China: A cybersecurity law that has spurred protests from foreign governments and business groups neared approval yesterday as China’s legislature held a third reading of the draft bill. Critics are particularly concerned about requirements that companies store data locally and provide encryption keys. (Reuters)


The Pentagon’s ‘Terminator Conundrum’: “Just as the Industrial Revolution spurred the creation of powerful and destructive machines like airplanes and tanks that diminished the role of individual soldiers, artificial intelligence technology is enabling the Pentagon to reorder the places of man and machine on the battlefield the same way it is transforming ordinary life with computers that can see, hear and speak and cars that can drive themselves,” write Matthew Rosenberg and John Markoff in the New York Times.


How to Fix an Internet of Broken Things: “While the rise of smart products holds the promise to revolutionize business and society, the burning question now is whether security can scale alongside the fast pace of innovation. The market for internet-connected devices is growing so quickly that Samsung recently announced that all of its products would be connected to the Internet by 2020. There's a way of developing connected gadgets that aren't easily susceptible to outside attack, that have more security protections, and are designed with security in mind. But it'll take more pressure on industry to make sure that happens,” writes Scott Shackelford in the Christian Science Monitor.
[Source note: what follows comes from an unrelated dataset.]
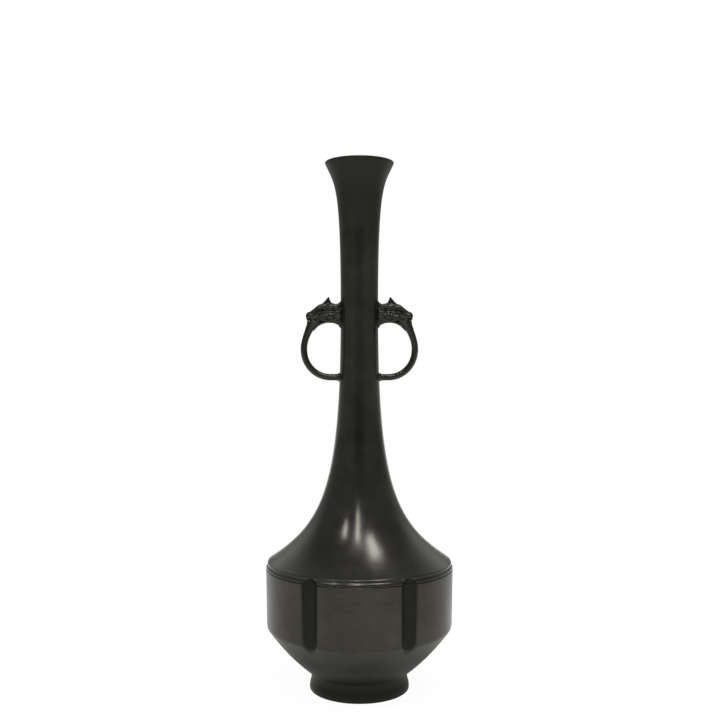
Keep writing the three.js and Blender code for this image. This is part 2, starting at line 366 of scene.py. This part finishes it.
def patina(name, dark, light, patina_and_shade_colour, rough, marks):
    """Dark bronze patina: cloudy brown and olive tones, level turning marks and a satin skin.

    One attribute lays an older, duller colour in flutes and chased lines, and painted shade on the bowl,
    crook, foot and mouth.
    """
    material = bpy.data.materials.new(name)
    material.use_nodes = True
    tree = material.node_tree
    skin = tree.nodes["Principled BSDF"]
    skin.inputs["Metallic"].default_value = 0.8
    skin.inputs["Specular IOR Level"].default_value = 0.5

    place = shader(tree, "TexCoord").outputs["Object"]
    stretch = shader(tree, "Mapping")
    stretch.inputs["Scale"].default_value = (9, 9, 1500)
    tree.links.new(place, stretch.inputs["Vector"])
    clouds = noise(tree, place, 55, 5, 0.62)
    turning = noise(tree, stretch.outputs["Vector"], 1, 3)
    specks = noise(tree, place, 1400, 2)
    patina_and_shade_share = shader(tree, "Attribute", attribute_name="patina_and_painted_shade").outputs["Fac"]

    tone = shader(tree, "ValToRGB")
    tone.color_ramp.elements[0].position = 0.3
    tone.color_ramp.elements[0].color = (*dark, 1)
    tone.color_ramp.elements[1].position = 0.72
    tone.color_ramp.elements[1].color = (*light, 1)
    streaked = worked_out(tree, "MULTIPLY_ADD", turning, marks, clouds)
    tree.links.new(worked_out(tree, "SUBTRACT", streaked, marks / 2), tone.inputs["Fac"])
    deep = shader(tree, "Mix", data_type="RGBA")
    deep.inputs["B"].default_value = (*patina_and_shade_colour, 1)
    tree.links.new(patina_and_shade_share, deep.inputs["Factor"])
    tree.links.new(tone.outputs["Color"], deep.inputs["A"])
    tree.links.new(deep.outputs["Result"], skin.inputs["Base Color"])

    sheen = ranged(tree, clouds, 0.3, 0.7, rough - 0.05, rough + 0.08, "LINEAR")
    tree.links.new(worked_out(tree, "MULTIPLY_ADD", patina_and_shade_share, 0.25, sheen), skin.inputs["Roughness"])

    bump = shader(tree, "Bump")
    bump.inputs["Strength"].default_value = 0.35
    bump.inputs["Distance"].default_value = 0.06 * MM
    tree.links.new(worked_out(tree, "MULTIPLY_ADD", specks, 0.35, turning), bump.inputs["Height"])
    tree.links.new(bump.outputs["Normal"], skin.inputs["Normal"])
    return material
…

Into the Grey Zone: “A key element of a cyber strategy for the private sector is active defense, a term that captures a spectrum of proactive strategic and technical cybersecurity measures that are the focus of this report. Such measures—if developed and used within a carefully defined legal and policy framework that accounts for technical risks and companies’ differing capabilities—provide a powerful tool for addressing cyber threats to the private sector,” writes a task force of experts for the George Washington Center for Cyber and Homeland Security.